残念ながらWill Swensonは出演しない回でした。

現在のニールを演じるMark Jacobyの表情の乏しさや動きの少なさなど、パーキンソン症状を表す演技が秀逸で、無表情だったニールが終盤に感涙するまでに至る変化が素晴らしかったです。

ニールの楽曲とともに彼の人生を振り返るわけですが、素朴なユダヤ人青年がスターダムに登る過程で、キャリアの面では自身やプロデューサー側との対峙、プライベートでは不倫の末、離婚、再婚と、個人的にはあまり共感できる点がありませんでした。

もちろん、長年の彼のファンは当時を振り返って懐かしい気持ちになれるのだと思います。

ミュージカルシーンは、ニールがセンターに立って歌い、周りでアンサンブルがダンスとコーラスで盛り上げるというスタイル。

アンサンブルは20代前半から半ばの若手で、本作がブロードウェイデビューという方が多かったです。
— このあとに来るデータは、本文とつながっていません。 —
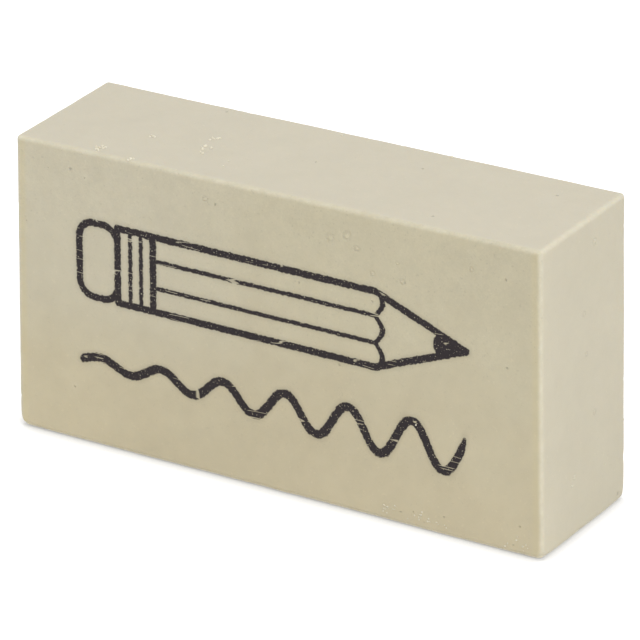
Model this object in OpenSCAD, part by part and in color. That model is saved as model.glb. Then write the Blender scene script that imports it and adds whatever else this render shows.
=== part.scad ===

ニールが歌わずに、舞台前方でドラマが繰り広げられている背景でアンサンブルがBGM的に歌う、音楽劇的な場面もありました。

劇中で何度も彼のルーツがユダヤ系であることを意識されるシーンがありました。ニール・ダイアモンドという名前がいかにもユダヤ的で、本名ではなく芸名としてつけたと勘違いされるなど。

同じユダヤ系の著名人バーブラ・ストライサンドと高校の同級生だったという意外な事実も明かされました。

ヨーロッパから移民としてやってきた祖先に捧げられた「America」という曲があるように、ユダヤ系という出自を背負った人なのだなと感じました。

トニー賞ではノミネートすらされませんでしたが、脚本なしのトニー賞授賞式でパフォーマンスする運びとなったのも、ブロードウェイがユダヤ文化が根強く息づいている場所ということも関係しているのかもしれません。

客席はある世代の方達がシングアロングして大盛況でした。